Example 2: Real-Time Monitoring for IoT Devices
If your organization has IoT sensors sending data in real time, you can create a monitoring solution:
1
. Use Synapse Real-Time Analytics to process streaming data from the IoT devices.
- Write queries to detect anomalies, such as high temperature or pressure readings.
- Set up alerts for any anomalies detected and visualize real-time data in a Power BI dashboard.
Example 3: Forecasting Product Demand with Data Science
Your company wants to predict future product demand.
- Use Synapse Data Science to load historical sales data from the data lake.
- Build and train a machine learning model to forecast demand based on historical data and seasonal trends.

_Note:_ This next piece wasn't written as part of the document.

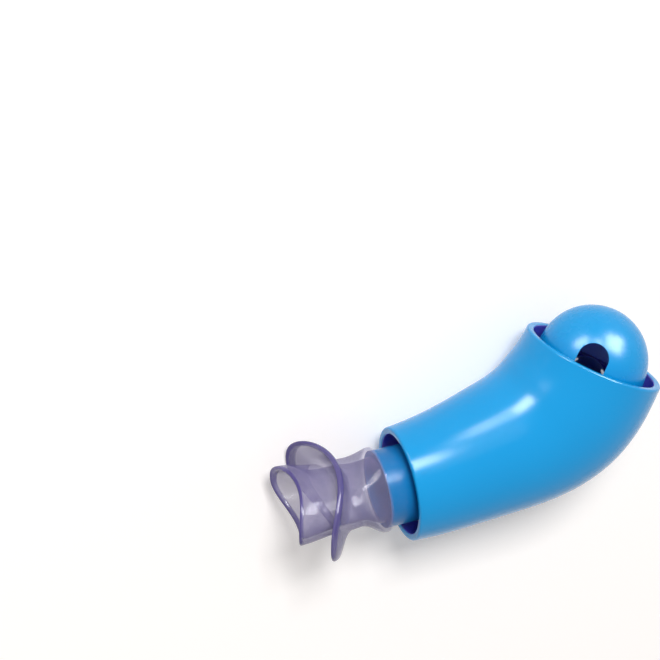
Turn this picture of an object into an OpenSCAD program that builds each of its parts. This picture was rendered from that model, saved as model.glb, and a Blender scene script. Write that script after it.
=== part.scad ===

- Deploy the model and set up periodic predictions that inform inventory and production planning.
7. Best Practices for Using Microsoft Fabric
- Organize Workspaces by Team or Project: Create separate workspaces for different teams or projects to keep resources organized and secure.
- Use Data Governance Tools: Ensure data governance by using tools like Azure Purview for cataloging and tracking data lineage.
- Optimize Resource Usage: Use serverless options and monitor costs to avoid over-provisioning.
- Monitor Performance: Regularly check performance metrics, especially for data processing and analytics jobs, to optimize resource allocation.
- Automate Data Pipelines: Set up scheduled pipelines to automate ETL processes, reducing manual intervention and ensuring timely data refreshes.
Microsoft Fabric is a powerful platform that integrates data ingestion, processing, analytics, and visualization in one environment. By unifying tools like Data Factory, Synapse, and Power BI, Microsoft Fabric enables seamless collaboration between data engineers, data scientists, and analysts. This guide provides a detailed overview of setting up and using Fabric to streamline your organization’s data workflows and drive insights.